One poster here said that socialism was the antithesis of capitalism, however if you abolish the free market, where is the wealth to redistribute? I would think that in a leftist society you would have small businesses paying taxes and being more or less left alone. It is the banks and big businesses which are the ones which would be put under workers control, or perhaps the banks under government control and the big businesses under workers control.
If it isn't about worker's ownership and control, I don't care what you call it. It is still right wing crap.
This is the model that I would be studying and emulating if I were on the NDP's economic policy team:
http://en.wikipedia.org/wiki/Mondragon_Corporation
Interesting model, but I doubt the NDP would ever dare even bring up the idea of cooperatives.. Regardless, it seems ineffective from the top down.
FINALLY! Someone mentions the Mondragon Co-Ops.
The interesting thing about the Mondragon is that they have international subsidiaries. Due to the various political climates in the countries where they've been established, not all of their subsidiaries have adopted the owner-worker model. However, and this is what sets Mondragon apart from just about everyone else, they are taking an extensive look into how to democratize their offshore operations.
In an era where big business rules all and has beaten the common worker down, this corporation needs more media coverage, as naive as that request sounds.
I don't understand why you think it is ineffective from the top down, youngsocialist. Can you be more specific?
Hey notaradical, I brought this model up in a progressive US political discussion forum years ago and it was ignored. I find their model intriguing and a definite illustration that industry can be run differently and successfully.
Already part of Party policy and always has been (cooperative groups were among the founders of the CCF). Cooperatives are only one model/vehicle of economic democracy, and Mondragon was long preceded by the Rochdale Pioneers, a group of weavers and other artisans in England, from which the Rochdale Principles (the foundational principles of Cooperativism globally) derive. The Rochdale Pioneers survived various mergers and name changes before they were absorbed by the United Cooperatives in 1991 (which was itself absorbed by the Cooperative Group in 2007).
The 21st century socialism of the Chavez Venezuelan government has been described as a triangle consisting of the following 3 points:
1. social ownership of the means of production;
2. social production by workers and communities; and
3. a solidarity society producing for communal needs and purposes.
This covers all the bases: public versus private ownership, producing not just widgits but people in new social circumstances, and identifying the end result of production and tying it back to common needs and purposes. It contrasts with a "barracks" socialism or the state capitalist characteristics of the former SU. Michael Lebowitz covers all of this well in English in The Socialist Alternative.

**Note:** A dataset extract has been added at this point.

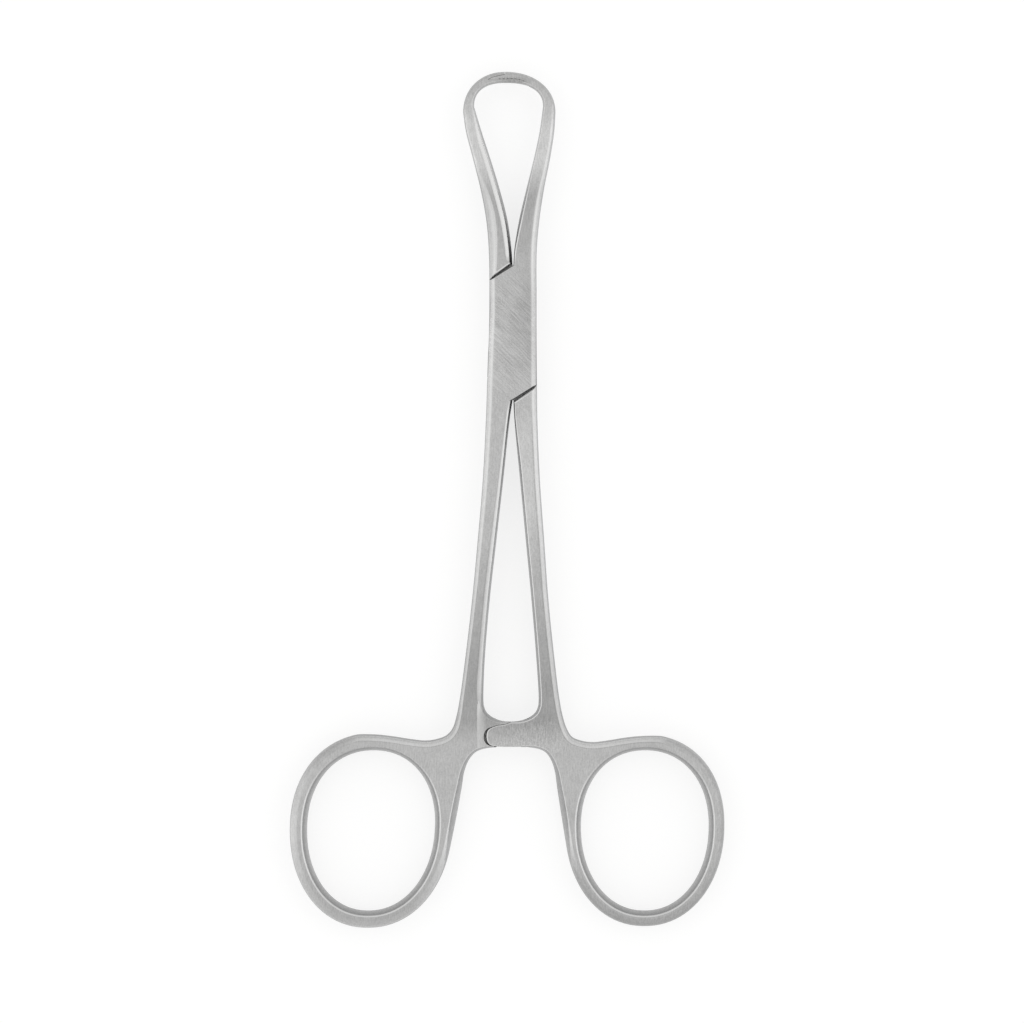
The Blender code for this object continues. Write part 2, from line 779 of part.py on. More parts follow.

This is one way to characterize socialism and it has the great advantage that, while Venezuela is hardly a "socialist" country, it describes the whole thing as an ongoing process - which can be successful or not - and fills in some of the important "blanks". There are others, of course.
Would it not also include eliminating the unjust separate school system? Ironically enough, while the NDP remained audibly mute on and the Liberals actively defensive of the issue last election, the PCs and the Greens were the most voal about changing it.
I'd rather support a capitalist for social justice than a socialist who just brandishes words about.
I guess if it doesn't make normal people run screaming it's not good enough.
It ought to and also about social entrepreneurship more generally. That said, government can't just will these things into being. The NDP can win office and implement all the supportive policies it cares to but someone outside of government has to organize these things and make them run.
And they do: http://www.coopscanada.coop/en/about_co-operative/Co-op-Facts-and-Figures
Most of Canada's cooperatives and credit unions are quite small, although Vancity is larger than some banks.
Then there is the non-profit sector, which still probably employs more people than the retail sector. Of course there is a considerable difference between small local not-for-profit societies and a non-profit on a national scale.
Co-ops are alive and well and growing. As a member of two farm product co-ops I find New Democrats are often involved in many ways. You might be able to criticize the NDP for lots of things, but support for co-ops is not a realistic criticism.
I really hope you're right. Unfortunately, in my community their reputation has been tarnished by a couple of businesses that have operated under the pretense of being worker's co-ops in order to differentiate themselves from their competitors and attract the patronage of the lefties and liberals, while - in actual practice - being even more exploitative than many businesses with more conventional employer-employee structures.